Although policies can be selectively written to protect one or more of
these groups, in the end, the unfairness of a selectively written policy
will prove detrimental to everyone.
Policies,
like law enforcement tools and techniques, must be defensible twice: at
the time of the incident, and in the courtroom. Put another way, a policy
should be "self-explanatory to the jury." Such a policy can
be given to a jury, and the jury's mere reading of the policy gives the
jury understanding as to why an officer took a particular action, or inaction.
When
an officer has discretion within policy guidelines, it may help him in
a lawsuit. For example, if the policies allow the officer limited discretion
in the performance of his duties, the officer may retain "discretionary
immunity" against some civil litigation.
SUMMARY
When
developing, implementing, and evaluating policies there are a number of
platinum rules which we suggest be followed: (1) before drafting a policy
choose a single standard of acceptability and then be consistent; (2)

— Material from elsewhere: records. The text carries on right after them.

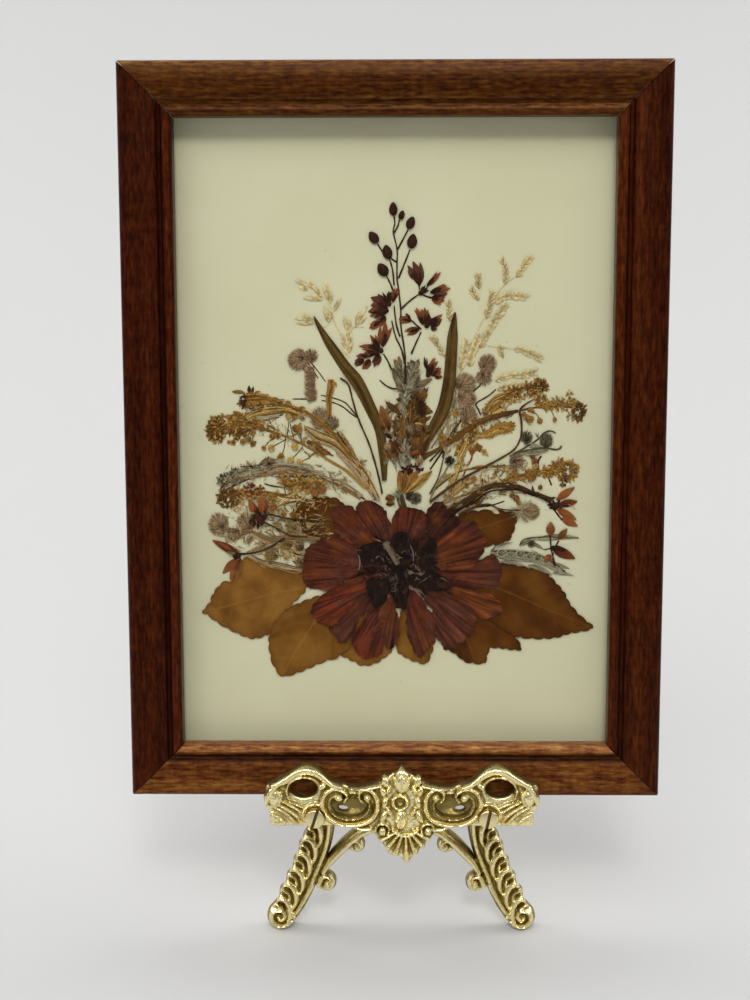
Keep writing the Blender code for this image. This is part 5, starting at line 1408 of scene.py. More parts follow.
    for line in ([(-41.6, -8.2), (-39, -8.2), (-36.8, -7.8), (-35.4, -7.4)],
                 [(-40.6, -9.2), (-38.6, -8), (-35.4, -9.8)], [(-36.4, -7.4), (-35, -6.2), (-33.8, -6)],
                 [(-47.2, -15.2), (-46.8, -13.8), (-45.2, -12.4)],
                 [(-45.8, -14.6), (-43.2, -13.2), (-39, -11.4), (-35.4, -10.6)],
                 [(-35.2, -12.8), (-33.2, -13.4), (-30.2, -13.8)],
                 [(-32.4, -11), (-26.8, -10.8), (-21.2, -11.2)],
                 [(-28.2, -10.6), (-22.6, -10.6), (-17, -11.8), (-11.2, -14.6), (-8.2, -17)],
                 [(-24.2, -9.6), (-20.4, -11), (-15.8, -12.8), (-10.4, -16.4)]):
        spray.stem(line, [0.3, 0.4, 0.3], spray.random.choice([STEM_DARK, BROWN_DARK, TAUPE_DARK]), 0.7,
                   0.15)
    spray.done(grey, "grey_green", "grey_spray_left")

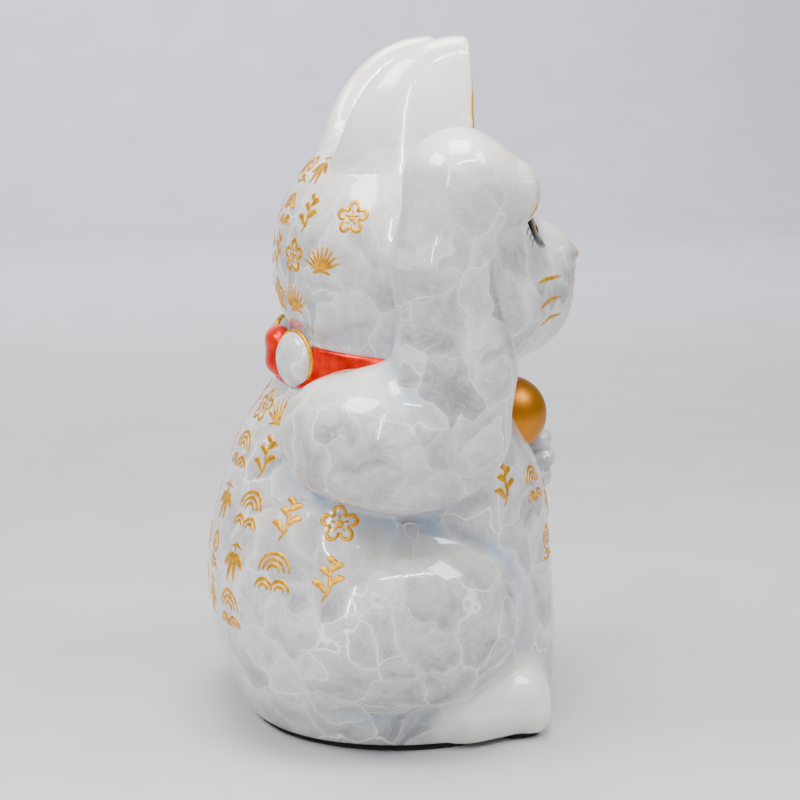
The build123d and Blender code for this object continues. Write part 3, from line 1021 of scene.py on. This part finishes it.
def aim(obj, target):
    direction = Vector(target) - obj.location
    obj.rotation_euler = direction.to_track_quat("-Z", "Y").to_euler()


def softbox(name, azimuth, elevation, distance, size, power, colour="#FFFFFF", target=(0, 0, 0.5)):
    """A rectangular soft light round the figurine; places and sizes are in its heights."""
    light = bpy.data.lights.new(name, "AREA")
    light.shape = "RECTANGLE"
    light.size, light.size_y = size[0] * height, size[1] * height
    light.energy = power
    light.color = linear(colour)[:3]
    obj = bpy.data.objects.new(name, light)
    bpy.context.scene.collection.objects.link(obj)
    a, e = math.radians(azimuth), math.radians(elevation)
    obj.location = Vector((math.sin(a) * math.cos(e), -math.cos(a) * math.cos(e), math.sin(e))) \
        * distance * height + Vector((0, 0, 0.5 * height))
    aim(obj, Vector(target) * height)


softbox("key_softbox", 195, 50, 5.0, (2.4, 1.6), 10.5, "#FFFCF7")
softbox("face_softbox", 330, 50, 5.5, (1.8, 2.2), 8.0)
softbox("side_softbox", 255, 40, 6.0, (2.4, 1.6), 1.0)
softbox("top_softbox", 260, 84, 4.5, (2.4, 2.4), 14.5)
softbox("backdrop_softbox", 90, 50, 6.0, (8.0, 2.0), 50.0, "#EFF3FF", (10, 0, 2.5))
softbox("long_strip", 285, 52, 4.0, (2.6, 0.06), 2.4)
softbox("tall_strip", 238, 24, 4.0, (0.06, 2.4), 2.0)

view_azimuth = math.radians(260)       # from the right side, a little behind
view_pitch = math.radians(10.8)
view_distance = 2.733 * height
view_level = 0.993 * height
view_angle = math.radians(24.15)
camera_data = bpy.data.cameras.new("camera")
camera = bpy.data.objects.new("camera", camera_data)
bpy.context.scene.collection.objects.link(camera)
camera_data.sensor_width = 36.0
camera_data.lens = camera_data.sensor_width / 2 / math.tan(view_angle / 2)
camera.location = (view_distance * math.sin(view_azimuth), -view_distance * math.cos(view_azimuth),
                   view_level)
ahead = Vector((-math.sin(view_azimuth) * math.cos(view_pitch),
                   math.cos(view_azimuth) * math.cos(view_pitch), -math.sin(view_pitch)))
camera.rotation_euler = ahead.to_track_quat("-Z", "Y").to_euler()
bpy.context.scene.camera = camera
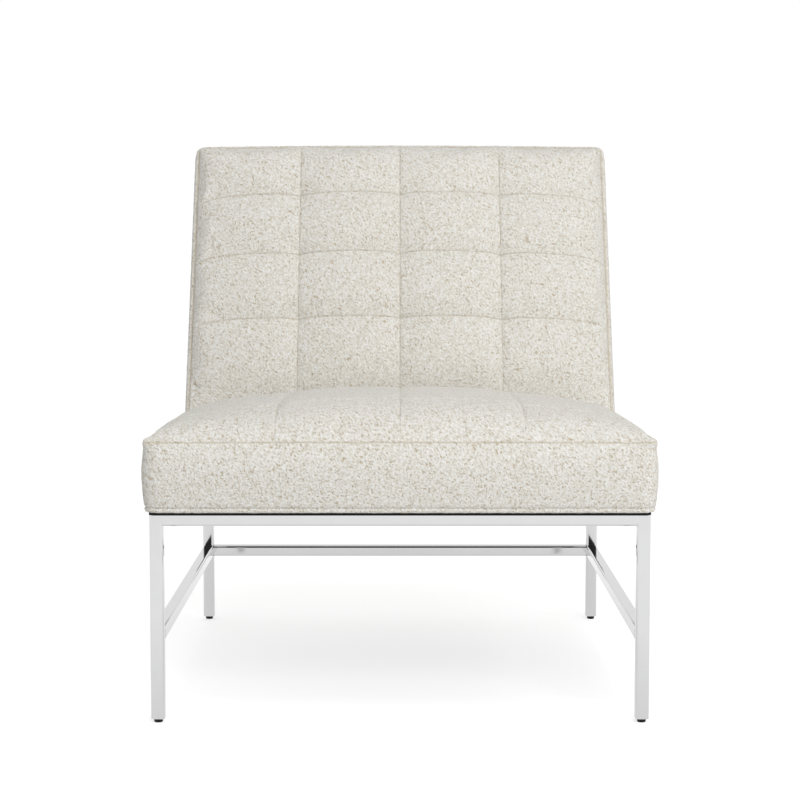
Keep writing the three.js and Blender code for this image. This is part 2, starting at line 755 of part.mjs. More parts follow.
// Posts and cross rails of the back, in the back's own frame, with webbing on the posts
function buildBackFrame() {
  const toBack = backMatrix.clone().invert();
  for (const [side, sign] of sides) {
    const holes = postBoltSpace(sign, boltClearance).map((hole) => hole.applyMatrix4(toBack));
    add(backUnit, `back_${side}_post`, cut(post(sign, 0), holes), materials.wood);
  }
  const railTops = [backRailFoot + slabPlace(backFoot, postRear) + backRailWidth, backLength - backRailFoot];
  ['bottom', 'top'].forEach((name, i) => {
    const low = [-betweenPosts, railTops[i] - backRailWidth, -postRear];
    add(backUnit, `back_${name}_wood_rail`, block(low, [betweenPosts, railTops[i], -postFront]), materials.wood);
  });
  const middle = (railTops[0] + railTops[1] - backRailWidth) / 2;
  const webbingSpace = railTops[1] - backRailWidth - railTops[0];
  strapPlaces(webbingSpace, backWebbingWidth, backWebbingLeastGap).forEach((offset, i) => {
    const [low, high] = [middle + offset - backWebbingWidth / 2, middle + offset + backWebbingWidth / 2];
    const face = -postFront + clearance;
    const strap = block([-postOuter, low, face], [postOuter, high, face + webbingThickness]);
    add(backUnit, `back_webbing_${i + 1}`, strap, materials.webbing);
  });
}

function buildBolts() {
  for (const [side, sign] of sides) {
    baseBoltPlaces.forEach(([end, y]) => {
      const length = seatBottom + flangeThickness + clearance + baseBoltBite - (baseTop - tubeSize);
      const fastener = bolt(baseBoltRadius, baseBoltHeadRadius, baseBoltHeadHeight, length, 0, 0, 0);
      const place = [sign * baseBoltX, y, baseTop - tubeSize];
      add(chair, `base_bolt_${end}_${side}`, fastener, materials.zinc, place);
    });
    postBoltPlaces.forEach(([y, z], i) => {
      const grip = railThickness + clearance + postWidth;
      const length = grip + clearance + postBoltNutHeight + postBoltRadius;
      const fastener = bolt(postBoltRadius, postBoltHeadRadius, postBoltHeadHeight, length,
        grip + clearance, postBoltNutRadius, postBoltNutHeight);
      const level = ['low', 'high'][i];
      add(chair, `post_bolt_${level}_${side}`, fastener, materials.zinc,
        [sign * railHalf, y, z], [0, -sign * Math.PI / 2, 0]);
    });
  }
}

function buildUpholstery() {
  const slots = [1, -1].map((side) => post(side, clearance).applyMatrix4(backMatrix));
  const raise = (geometry) => geometry.translate(0, 0, seatSeam);
  const bothSides = (makeHoles) => [...makeHoles(1), ...makeHoles(-1)];
  const boltHoles = bothSides((side) => baseBoltHoles(side, baseTop - overrun, railBottom + overrun));
  const headRoom = bothSides((side) => postBoltSpace(side, clearance));
  const cover = cut(raise(seatCover()), [...slots, ...boltHoles]);
  add(chair, 'seat_cover', cover, materials.boucle);
  add(chair, 'seat_foam', cut(raise(seatFoam()), [...slots, ...headRoom]), materials.foam);
  add(chair, 'seat_welt', seatWelt(), materials.boucle, [0, 0, seatBottom + weltRadius]);
  const lining = block(
    [dustCoverInset - halfBase, dustCoverInset, baseTop],
    [halfBase - dustCoverInset, seatEnd - dustCoverInset, seatBottom],
  );
  add(chair, 'dust_cover', cut(lining, boltHoles), materials.lining);
  add(backUnit, 'back_cover', backCover(), materials.boucle);
  add(backUnit, 'back_foam', backFoam(), materials.foam);
  add(backUnit, 'back_rear_panel', backPanel(), materials.boucle);
}

buildBase();
buildSeatFrame();
buildBackFrame();
buildBolts();
buildUpholstery();

// The origin is the middle of the chair's box, on the floor
chair.updateMatrixWorld(true);
const middle = new THREE.Box3().setFromObject(chair, true).getCenter(new THREE.Vector3());
chair.position.y = -middle.y;

export default chair;
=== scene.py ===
import math
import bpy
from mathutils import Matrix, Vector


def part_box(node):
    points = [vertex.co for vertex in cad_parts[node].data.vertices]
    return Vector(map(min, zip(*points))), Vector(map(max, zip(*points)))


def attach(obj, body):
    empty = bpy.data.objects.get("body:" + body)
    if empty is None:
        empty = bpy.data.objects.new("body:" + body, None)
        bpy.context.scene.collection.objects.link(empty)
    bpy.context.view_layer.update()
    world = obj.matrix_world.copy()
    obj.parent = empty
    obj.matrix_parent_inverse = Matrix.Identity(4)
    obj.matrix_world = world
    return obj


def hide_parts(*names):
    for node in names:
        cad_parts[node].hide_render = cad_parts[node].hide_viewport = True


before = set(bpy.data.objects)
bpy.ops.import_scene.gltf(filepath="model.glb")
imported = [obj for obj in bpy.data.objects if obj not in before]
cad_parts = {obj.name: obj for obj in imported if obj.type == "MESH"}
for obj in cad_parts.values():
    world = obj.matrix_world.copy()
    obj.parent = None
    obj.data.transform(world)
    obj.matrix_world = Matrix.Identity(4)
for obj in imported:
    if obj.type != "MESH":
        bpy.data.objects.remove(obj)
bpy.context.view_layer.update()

from array import array

import bmesh
import bpy
from mathutils import Matrix, Vector, noise

# Camera
# Eye level is about two thirds of the way up the back, square on to the chair, as in a shop picture. A 90 mm
# lens keeps the sides nearly upright, and the camera looks down by less than five degrees.
leg_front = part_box("front_left_leg")[0][1]
camera_distance = 2.7233
camera_height = 0.678
camera_pitch = math.radians(4.80)
lens = bpy.data.cameras.new("camera")
lens.lens = 90
lens.sensor_width = 36
camera = bpy.data.objects.new("camera", lens)
camera.location = (0, leg_front - camera_distance, camera_height)
camera.rotation_euler = (math.pi / 2 - camera_pitch, 0, 0)
bpy.context.scene.collection.objects.link(camera)
bpy.context.scene.camera = camera


# Polished steel base
# Square tube, mitred at the corners, welded and polished to a mirror, then wiped by hand: the surface waves
# very slightly and keeps faint marks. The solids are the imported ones, and only get their finish here.
class Shade:
    """A socket of a material, on which Python's operators add Math nodes."""

    def __init__(self, socket):
        self.socket = socket

    def make(self, kind, settings=None, inputs=None, output=0):
        """Adds a node, with its settings set first and then its sockets, and returns one of its outputs."""
        tree = self.socket.id_data
        node = tree.nodes.new(kind)
        for key, value in (settings or {}).items():
            setattr(node, key, value)
        for key, value in (inputs or {}).items():
            if isinstance(value, Shade):
                tree.links.new(value.socket, node.inputs[key])
            else:
                node.inputs[key].default_value = value
        return Shade(node.outputs[output])

    def math(self, operation, first, second=0.0):
        return self.make("ShaderNodeMath", {"operation": operation}, {0: first, 1: second})

    def __add__(self, other):
        return self.math("ADD", self, other)

    def __radd__(self, other):
        return self.math("ADD", other, self)

    def __sub__(self, other):
        return self.math("SUBTRACT", self, other)

    def __rsub__(self, other):
        return self.math("SUBTRACT", other, self)

    def __mul__(self, other):
        return self.math("MULTIPLY", self, other)

    def __rmul__(self, other):
        return self.math("MULTIPLY", other, self)

    def ramp(self, low, high):
        """0 below low and 1 above high, with a soft step between them."""
        settings = {"interpolation_type": "SMOOTHSTEP"}
        return self.make("ShaderNodeMapRange", settings, {"Value": self, "From Min": low, "From Max": high})

    def noise(self, scale, detail, roughness=0.5):
        inputs = {"Vector": self, "Scale": scale, "Detail": detail, "Roughness": roughness}
        return self.make("ShaderNodeTexNoise", None, inputs)

    def mix(self, first, second):
        """From the first colour to the second, as this value goes from 0 to 1."""
        inputs = {0: self, 6: first, 7: second}
        return self.make("ShaderNodeMix", {"data_type": "RGBA"}, inputs, 2)

    def vector_math(self, operation, inputs, output=0):
        return self.make("ShaderNodeVectorMath", {"operation": operation}, inputs, output)

    def stretched(self, direction, times):
        """These coordinates with everything drawn out along a direction."""
        along = self.vector_math("DOT_PRODUCT", {0: self, 1: direction}, "Value")
        extra = self.vector_math("SCALE", {0: direction, "Scale": along * (1 - 1 / times)})
        return self.vector_math("SUBTRACT", {0: self, 1: extra})

    def axis(self, number):
        """One of the three coordinates: 0, 1 or 2."""
        return self.make("ShaderNodeSeparateXYZ", None, {0: self}, number)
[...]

there is no such thing as a perfect policy; (3) an agency should not put
anything into a policy that it is not willing to do, follow through on,
or enforce; (4) an agency must be sure that the agency policy is the policy
(and/or custom) followed on the street; (5) a policy must be fair to all
- the community, the agency, the chief/sheriff, the trainer, the supervisor,
and the officer; and (6) working with policies is a (continuous) PROCESS
- not a PRO- JECT. Policies need to be constantly reviewed, updated when
needed, and then reissued.
Further,
we suggest: (1) that each policy should be on a separate page to allow
for easy updating; (2) that the policy manual not be bound - it should
be in loose leaf notebooks; (3) that the policies not be arranged in chronological
order; (4) that the policies not be in alphabetical order; (5) that the
policies be separated and/or designated "must know" (pursuit
policies), "need to know" (grievance/discipline steps), and,
"need to reference" (retirement information); (6) that an agency
consider separating critical task policies into a separate sub-manual;
(7) that the agency put its high-risk policies on colored paper, say,
yellow, so officers and first line supervisors can quickly identify these
policies for quick reference; (8) that an agency must be cautious not
to enforce ex post facto policies (policies formulated after an alleged
violation); and, (9) that the agency also review applicable collective
bargaining agreements to assure conformance.
Policies
can give officers valuable guidance in the performance of their duties.
Policies can also help to meaningfully reduce liability. However, poorly
written or unenforced policies can significantly increase liability for
the officer as well as his employer. The implementation of well- drafted
policies is a first step in officer accountability.